Well, I thought, You’ve said it. It’s out there now. It’s not going away. I continued thinking this as I pulled my bike into the garage, unlocked the door to my house, and put my helmet down in its usual spot on the ironing board.
Several months ago, people started asking me what I planned to do after Shansi. I always gave vague responses—maybe stay in Indonesia for a while longer, find someone who’ll pay me to teach English or, better yet, find some sort of scholarship or grant or fellowship to keep me here. I want to stay in Indonesia if I can. Even after another ten months, I don’t think I’ll be finished learning everything that I want to learn. How to stay, though, has remained elusive.
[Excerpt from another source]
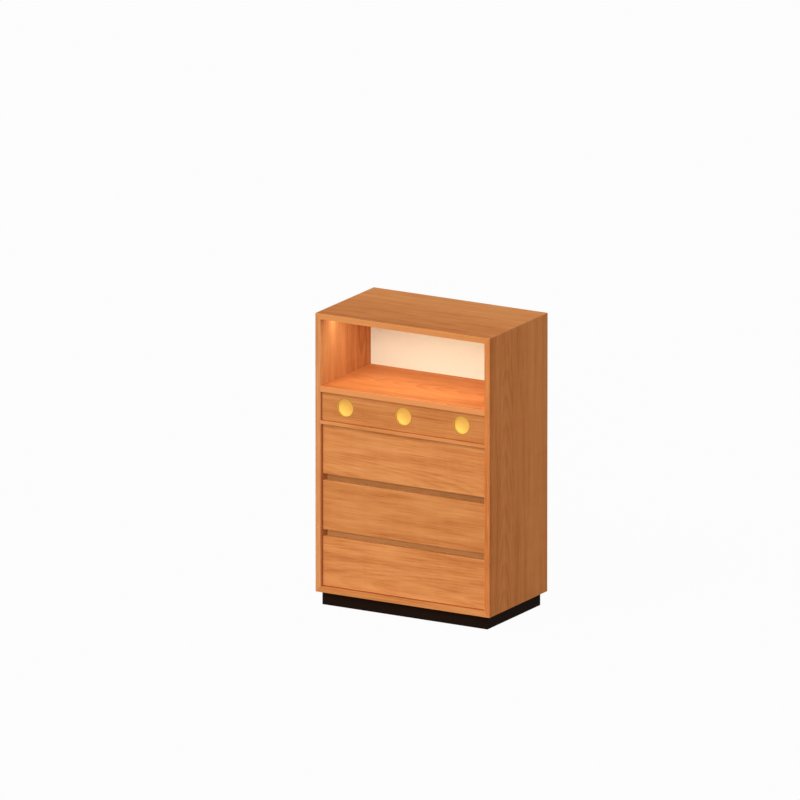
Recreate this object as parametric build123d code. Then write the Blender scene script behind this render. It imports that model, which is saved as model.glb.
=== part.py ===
"""Storage cabinet: a lit open niche over one shallow and three deep drawers, on a set-back plinth.

Millimetres. The origin is on the floor under the middle of the cabinet. X runs to the right as seen
from the front, the front looks towards -Y, and Z is up. Every piece is a solid of its own.
"""
import os
from math import copysign, pi, sqrt

from build123d import *

# Carcass: four mitred boards with a shelf and a divider between them
carcass_width = 600.0
carcass_depth = 348.0
board = 18.0
divider_board = 10.0
outer_ease = 1.2
arris = 0.7

# Openings from the top down; the deep bay is worked out from its drawer fronts
niche_height = 205.0
shallow_bay_height = 89.0
deep_front_height = 153.0
deep_drawer_count = 3
finger_gap = 20.5
front_gap = 2.0
shallow_gap_below = 1.2

# Drawer fronts and boxes
front_thickness = 18.0
shallow_front_recess = 7.0
deep_front_recess = 10.5
finger_round = 3.0
box_side = 12.0
box_lift = 13.0
shallow_box_drop = 12.0
deep_box_drop = 25.0
box_rear_gap = 11.5
box_bottom = 6.0
bottom_rise = 8.0
bottom_groove = 5.0
box_back = 12.0
back_inset = 10.0
back_housing = 4.0
tail_neck = 7.0
tail_flare = 10.0
tail_length = 8.0

# Runners: three nested steel channels a side
runner_height = 45.0
runner_thickness = 12.7
runner_steel = 1.2
runner_clear = 0.4
runner_rise = 26.0
runner_front_gap = 2.0
runner_rear_gap = 3.0
middle_standoff = 3.6
middle_flange = 7.0
cabinet_flange = 9.5
drawer_flange = 7.3
runner_screw_margin = 22.0
screw_shank = 1.75
screw_head = 3.5
screw_head_height = 1.7
screw_length = 13.0
screw_tip_cover = 2.2

# Rails at the back of the finger gaps
rail_setback = 13.0
rail_depth = 20.0
rail_overlap = 6.0

# Round finger cups in the shallow front
cup_count = 3
cup_end_setback = 80.0
cup_drop = 38.5
cup_mouth = 26.0
cup_undercut = 1.2
cup_wall = 1.0
cup_flange = 1.6
cup_proud = 0.4
cup_let_in = 0.8
cup_lip = 1.6
cup_edge_depth = 4.5
cup_depth = 10.0
cup_base = 1.2
cup_fit = 0.1
stud_radius = 2.0
stud_past_nut = 1.2
nut_thickness = 3.2
nut_across_flats = 7.0
washer_radius = 6.0
washer_thickness = 1.0

# Back of the cabinet
rear_panel = 6.0
rear_inset = 2.0
rear_rebate = 9.0
niche_back = 12.0
niche_back_housing = 5.0
void_depth = 28.0
rear_screw_shank = 1.5
rear_screw_head = 3.0
rear_screw_length = 18.0
rear_screw_margin = 60.0

# Joints inside the wood
joint_fit = 0.1
cut_over = 1.0
spline_thickness = 4.0
spline_width = 12.0
spline_stop = 14.0
dowel_radius = 4.0
divider_dowel_radius = 2.5
dowel_in_side = 11.0
dowel_in_end = 19.0
dowel_end_slack = 0.5
dowel_fit = 0.05
dowel_margin = 44.0
screw_fit = 0.05

# Plinth and what it stands on
plinth_height = 43.0
plinth_recess = 15.0
plinth_board = 16.0
plinth_floor_gap = 2.0
corner_block = 45.0
glide_radius = 16.0
glide_height = 8.0
glide_block_gap = 2.0
glide_stem_radius = 4.0
glide_stem_length = 24.0
glide_round = 1.5

# Light in the niche's ceiling
light_setback = 78.0
channel_width = 17.0
channel_depth = 8.0
channel_wall = 1.2
channel_end_gap = 1.0
channel_fit = 0.1
diffuser_thickness = 1.5
led_board_width = 10.0
led_board_thickness = 1.2
led_length = 3.5
led_height = 0.8
led_pitch = 16.0
cable_radius = 1.5
cable_side_gap = 22.0
cable_groove_width = 4.0
cable_groove_depth = 5.4
cable_roof_gap = 0.3
cable_bend = 8.0
cable_in_driver = 6.0
driver_width = 120.0
driver_height = 42.0
driver_thickness = 18.0
driver_drop = 60.0
driver_side_gap = 12.0
driver_round = 2.0
inlet_width = 26.0
inlet_height = 16.0
inlet_flange = 3.0
inlet_flange_thickness = 1.4
inlet_fit = 0.2
inlet_socket_radius = 4.4
inlet_pin_pitch = 8.6
inlet_socket_depth = 12.0
inlet_pin_radius = 1.2
inlet_pin_length = 9.0

# Places worked out from the sizes above
half_width = carcass_width / 2
inner = half_width - board
front_y = -carcass_depth / 2
rear_y = carcass_depth / 2
rear_face_y = rear_y - rear_inset
panel_y = rear_face_y - rear_panel
niche_back_y = panel_y - void_depth - niche_back
base_z = plinth_height
bay_z = base_z + board
deep_bay_height = (
    deep_drawer_count * deep_front_height
    + (deep_drawer_count - 1) * finger_gap
    + 2 * front_gap
)
divider_z = bay_z + deep_bay_height
shallow_z = divider_z + divider_board
shelf_z = shallow_z + shallow_bay_height
niche_z = shelf_z + board
ceiling_z = niche_z + niche_height
top_z = ceiling_z + board
front_half = inner - front_gap
box_half = inner - runner_thickness
box_inner = box_half - box_side
light_y = front_y + light_setback
cable_x = inner - cable_side_gap
cable_z = ceiling_z + cable_groove_depth - cable_roof_gap - cable_radius
rail_y = front_y + deep_front_recess + front_thickness + rail_setback
sides = (-1, 1)


def block(x, y, z):
    """A straight-sided solid between pairs of x, y and z."""
    size = Box(abs(x[1] - x[0]), abs(y[1] - y[0]), abs(z[1] - z[0]))
    return Pos(sum(x) / 2, sum(y) / 2, sum(z) / 2) * size


def rod(radius, start, end):
    """A round bar between two points."""
    run = Vector(*end) - Vector(*start)
    bar = Cylinder(radius, run.length, align=(Align.CENTER, Align.CENTER, Align.MIN))
    return Plane(origin=start, z_dir=run) * bar


def front_edges(piece, along):
    """The edges of a piece that lie at its front and run along one axis."""
    return piece.edges().filter_by(along).group_by(Axis.Y)[0]


def save(name, *solids):
    """Write one node, made of one or more separate solids."""
    node = solids[0] if len(solids) == 1 else Compound(children=list(solids))
    node.label = name
    export_step(node, os.path.join("parts", name + ".step"))


def runner_screw(x, y, z, into_x, length, slack=0.0):
    """A screw along X whose head's underside is at the point."""
    tip = (x + into_x * (length + slack), y, z)
    top = (x - into_x * screw_head_height, y, z)
    return rod(screw_shank + slack, (x, y, z), tip) + rod(screw_head + slack, top, (x, y, z))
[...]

I feel like I’m at the beginning of senior year again, afraid to put all my eggs in one basket but knowing there’s only one basket that I really want.
But now I’ve finally said it: “Next year I want to go to ISI. Probably with Darmasiswa.”
Hesitantly, I looked up at the woman I was talking with.
“Why Yogya and not Solo?” she asked.
“Oh, no,” I said. “Solo. Solo.”
I willed my fingers not to fidget. I’d never said this plan aloud before to someone who could actually have an opinion about its chances of succeeding. I babbled for a while about how I need to work on my technique, about how I want to learn Surakarta and Yogyakarta styles, how I don’t want to just focus on one and forget about the other.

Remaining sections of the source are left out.